GIVEN INFORMATION >>
▬▬▬

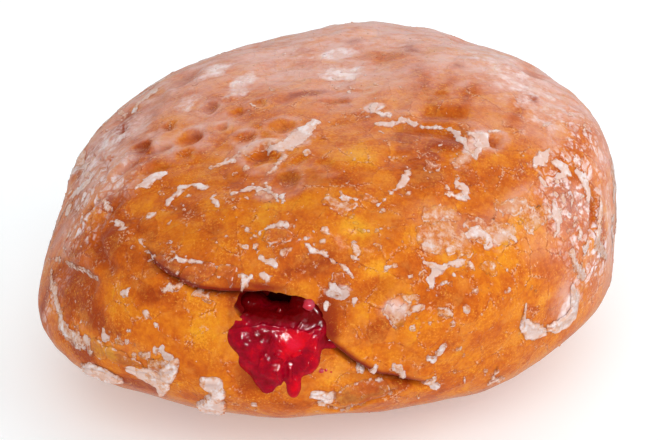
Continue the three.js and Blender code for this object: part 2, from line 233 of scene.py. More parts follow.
def form_point(direction):
    """The bare form in these directions from its heart, one row each."""
    d = unit(np.asarray(direction, float))
    rise = np.where(d[..., 2] > 0, DOME_RISE, BELLY_RISE)
    turned = np.arctan2(d[..., 1], d[..., 0]) - math.radians(LONG_WAY)
    radius = PLAN_RADIUS * (1 + OVAL * np.cos(2 * turned) + THREE_SIDED * np.cos(3 * turned))
    across = np.hypot(d[..., 0], d[..., 1]) / radius
    up = np.abs(d[..., 2]) / rise
    p = d * ((across**FULLNESS + up**FULLNESS) ** (-1 / FULLNESS))[..., None]
    wedge = 1 + (WEDGE_RIGHT * p[..., 0] + WEDGE_BACK * p[..., 1]) / PLAN_RADIUS
    p[..., 2] *= np.where(p[..., 2] > 0, wedge, 1)
    p[..., 1] *= DEPTH_SHARE
    p[..., 2] += EQUATOR
    return p


def direction_to(azimuth, height):
    """The direction in which the bare form has this azimuth and height."""
    a = math.radians(azimuth)
    turn = math.atan2(math.sin(a) / DEPTH_SHARE, math.cos(a))
    low, high = 0, math.pi
    for _ in range(HALVINGS):
        polar = (low + high) / 2
        flat = math.sin(polar)
        d = np.array([flat * math.cos(turn), flat * math.sin(turn), math.cos(polar)])
        low, high = (polar, high) if form_point(d)[2] > height else (low, polar)
    return d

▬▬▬

DESCRIPTION OF THE TASK >> Write down every line of the data above that includes the string "from".

TASK ANSWER >>
Continue the three.js and Blender code for this object: part 2, from line 233 of scene.py. More parts follow.
    """The bare form in these directions from its heart, one row each."""